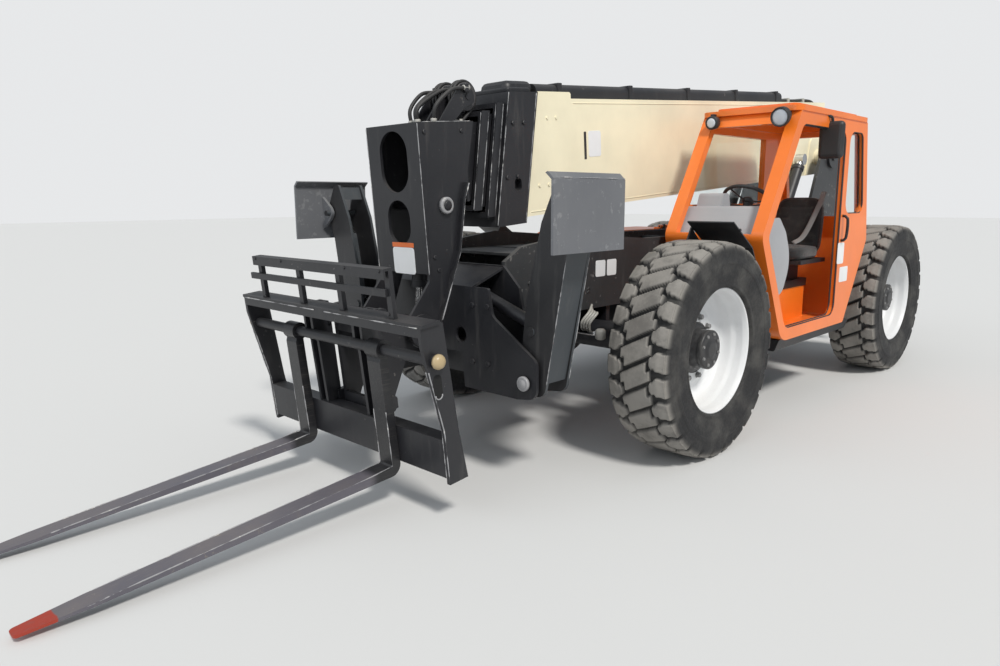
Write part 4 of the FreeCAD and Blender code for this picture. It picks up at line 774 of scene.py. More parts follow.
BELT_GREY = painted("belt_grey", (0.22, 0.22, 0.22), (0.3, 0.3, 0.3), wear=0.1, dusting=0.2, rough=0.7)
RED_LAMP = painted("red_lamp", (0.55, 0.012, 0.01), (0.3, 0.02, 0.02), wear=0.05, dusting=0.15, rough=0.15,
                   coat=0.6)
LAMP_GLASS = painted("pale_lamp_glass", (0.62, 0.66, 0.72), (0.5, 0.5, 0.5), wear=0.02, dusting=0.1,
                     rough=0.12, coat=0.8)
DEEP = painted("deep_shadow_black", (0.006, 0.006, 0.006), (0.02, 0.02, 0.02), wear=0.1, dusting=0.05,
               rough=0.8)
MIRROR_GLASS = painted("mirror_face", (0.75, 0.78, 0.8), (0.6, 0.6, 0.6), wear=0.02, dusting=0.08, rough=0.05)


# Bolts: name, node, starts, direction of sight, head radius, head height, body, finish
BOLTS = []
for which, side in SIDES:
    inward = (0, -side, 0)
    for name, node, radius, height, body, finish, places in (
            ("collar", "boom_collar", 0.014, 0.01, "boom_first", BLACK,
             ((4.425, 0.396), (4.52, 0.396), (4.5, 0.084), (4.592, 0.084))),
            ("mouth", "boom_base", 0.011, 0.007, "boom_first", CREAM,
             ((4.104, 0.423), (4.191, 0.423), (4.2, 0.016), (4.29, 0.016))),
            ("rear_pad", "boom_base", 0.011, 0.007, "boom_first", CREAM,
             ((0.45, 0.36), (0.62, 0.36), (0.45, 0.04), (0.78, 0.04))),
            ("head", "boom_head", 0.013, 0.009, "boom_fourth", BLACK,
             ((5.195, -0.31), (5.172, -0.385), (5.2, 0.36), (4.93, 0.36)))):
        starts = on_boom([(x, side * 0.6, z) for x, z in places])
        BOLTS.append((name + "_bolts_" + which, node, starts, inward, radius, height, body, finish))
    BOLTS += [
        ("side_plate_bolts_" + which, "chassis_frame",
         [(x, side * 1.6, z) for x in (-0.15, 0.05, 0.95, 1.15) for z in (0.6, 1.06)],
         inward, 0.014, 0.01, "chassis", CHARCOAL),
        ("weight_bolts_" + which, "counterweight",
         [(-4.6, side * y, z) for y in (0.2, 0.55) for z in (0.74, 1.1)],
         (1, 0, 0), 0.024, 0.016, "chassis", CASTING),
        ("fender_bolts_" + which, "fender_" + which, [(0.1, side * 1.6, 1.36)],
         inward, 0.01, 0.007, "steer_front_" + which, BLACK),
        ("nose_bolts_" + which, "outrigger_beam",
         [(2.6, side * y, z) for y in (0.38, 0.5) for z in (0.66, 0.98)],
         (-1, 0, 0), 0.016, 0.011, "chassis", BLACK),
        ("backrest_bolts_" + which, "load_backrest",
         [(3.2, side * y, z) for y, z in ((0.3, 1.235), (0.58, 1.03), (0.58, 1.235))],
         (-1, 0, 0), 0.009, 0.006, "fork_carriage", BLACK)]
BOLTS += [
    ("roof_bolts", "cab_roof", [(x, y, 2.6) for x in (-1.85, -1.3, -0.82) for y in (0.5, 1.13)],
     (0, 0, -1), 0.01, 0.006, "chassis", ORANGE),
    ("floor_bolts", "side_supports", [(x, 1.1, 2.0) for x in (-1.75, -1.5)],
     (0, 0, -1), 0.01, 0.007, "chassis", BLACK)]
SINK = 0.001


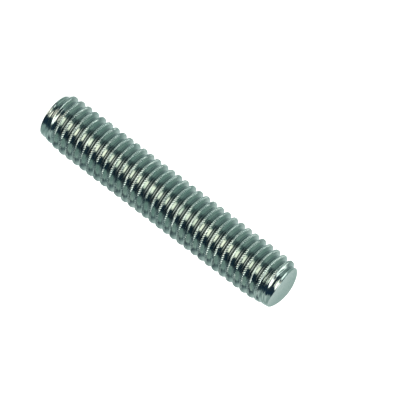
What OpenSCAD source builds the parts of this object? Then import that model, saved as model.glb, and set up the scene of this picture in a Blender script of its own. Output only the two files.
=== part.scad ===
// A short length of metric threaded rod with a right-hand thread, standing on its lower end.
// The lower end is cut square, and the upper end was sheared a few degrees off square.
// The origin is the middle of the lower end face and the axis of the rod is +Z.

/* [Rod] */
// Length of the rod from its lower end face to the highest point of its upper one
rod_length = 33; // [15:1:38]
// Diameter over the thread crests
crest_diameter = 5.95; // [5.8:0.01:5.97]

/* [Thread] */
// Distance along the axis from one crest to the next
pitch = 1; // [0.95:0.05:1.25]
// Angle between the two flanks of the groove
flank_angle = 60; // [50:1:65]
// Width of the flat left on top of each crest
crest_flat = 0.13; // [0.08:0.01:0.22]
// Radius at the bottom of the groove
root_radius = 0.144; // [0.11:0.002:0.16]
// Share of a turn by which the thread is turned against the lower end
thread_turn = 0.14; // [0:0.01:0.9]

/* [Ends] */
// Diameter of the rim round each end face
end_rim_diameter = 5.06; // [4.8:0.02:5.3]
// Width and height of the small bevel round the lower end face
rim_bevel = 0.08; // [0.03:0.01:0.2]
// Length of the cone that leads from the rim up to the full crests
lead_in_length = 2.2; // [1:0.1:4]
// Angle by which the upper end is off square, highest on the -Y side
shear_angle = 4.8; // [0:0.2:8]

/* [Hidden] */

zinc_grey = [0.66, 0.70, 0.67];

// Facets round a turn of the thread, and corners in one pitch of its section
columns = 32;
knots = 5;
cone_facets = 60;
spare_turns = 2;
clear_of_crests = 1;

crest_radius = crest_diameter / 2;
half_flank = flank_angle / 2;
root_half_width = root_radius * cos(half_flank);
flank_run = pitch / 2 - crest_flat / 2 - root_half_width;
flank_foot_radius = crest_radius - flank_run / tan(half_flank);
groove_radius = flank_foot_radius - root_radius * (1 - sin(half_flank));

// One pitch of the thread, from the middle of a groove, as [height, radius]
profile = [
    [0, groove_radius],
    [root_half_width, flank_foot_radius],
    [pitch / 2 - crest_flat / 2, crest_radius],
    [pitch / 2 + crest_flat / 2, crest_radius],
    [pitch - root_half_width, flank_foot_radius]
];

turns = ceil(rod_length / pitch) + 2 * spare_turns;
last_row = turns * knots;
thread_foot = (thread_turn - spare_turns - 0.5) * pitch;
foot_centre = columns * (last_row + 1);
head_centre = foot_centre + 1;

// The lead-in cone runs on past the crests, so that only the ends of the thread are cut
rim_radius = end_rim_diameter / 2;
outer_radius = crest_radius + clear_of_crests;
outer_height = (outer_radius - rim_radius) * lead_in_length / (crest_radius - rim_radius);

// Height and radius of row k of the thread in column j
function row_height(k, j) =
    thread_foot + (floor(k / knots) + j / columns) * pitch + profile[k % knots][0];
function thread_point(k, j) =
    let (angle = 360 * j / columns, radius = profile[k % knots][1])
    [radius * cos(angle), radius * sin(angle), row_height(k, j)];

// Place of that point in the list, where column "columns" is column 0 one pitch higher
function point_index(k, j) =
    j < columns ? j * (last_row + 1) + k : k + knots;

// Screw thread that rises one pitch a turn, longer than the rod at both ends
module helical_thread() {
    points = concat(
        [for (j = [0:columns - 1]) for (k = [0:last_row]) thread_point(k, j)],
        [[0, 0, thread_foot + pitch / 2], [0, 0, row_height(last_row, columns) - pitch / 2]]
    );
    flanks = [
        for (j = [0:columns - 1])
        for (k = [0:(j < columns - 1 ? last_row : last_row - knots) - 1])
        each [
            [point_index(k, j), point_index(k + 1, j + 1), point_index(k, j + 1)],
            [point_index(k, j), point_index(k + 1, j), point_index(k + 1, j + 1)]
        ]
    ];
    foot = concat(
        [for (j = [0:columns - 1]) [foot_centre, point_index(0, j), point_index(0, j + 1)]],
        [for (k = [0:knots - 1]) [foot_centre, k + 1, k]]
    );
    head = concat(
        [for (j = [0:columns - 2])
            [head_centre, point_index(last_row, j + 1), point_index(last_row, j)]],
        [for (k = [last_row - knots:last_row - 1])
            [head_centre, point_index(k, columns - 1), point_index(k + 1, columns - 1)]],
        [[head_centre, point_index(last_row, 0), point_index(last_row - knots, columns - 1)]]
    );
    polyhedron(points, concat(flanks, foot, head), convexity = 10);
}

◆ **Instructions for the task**
Give the exact lines, and only those, from the line containing "What OpenSCAD source" through the line containing "crest_diameter = 5.95; // [5.8:0.01:5.97]" in the entries above.

◆ **Result for this exercise**
What OpenSCAD source builds the parts of this object? Then import that model, saved as model.glb, and set up the scene of this picture in a Blender script of its own. Output only the two files.
=== part.scad ===
// A short length of metric threaded rod with a right-hand thread, standing on its lower end.
// The lower end is cut square, and the upper end was sheared a few degrees off square.
// The origin is the middle of the lower end face and the axis of the rod is +Z.

/* [Rod] */
// Length of the rod from its lower end face to the highest point of its upper one
rod_length = 33; // [15:1:38]
// Diameter over the thread crests
crest_diameter = 5.95; // [5.8:0.01:5.97]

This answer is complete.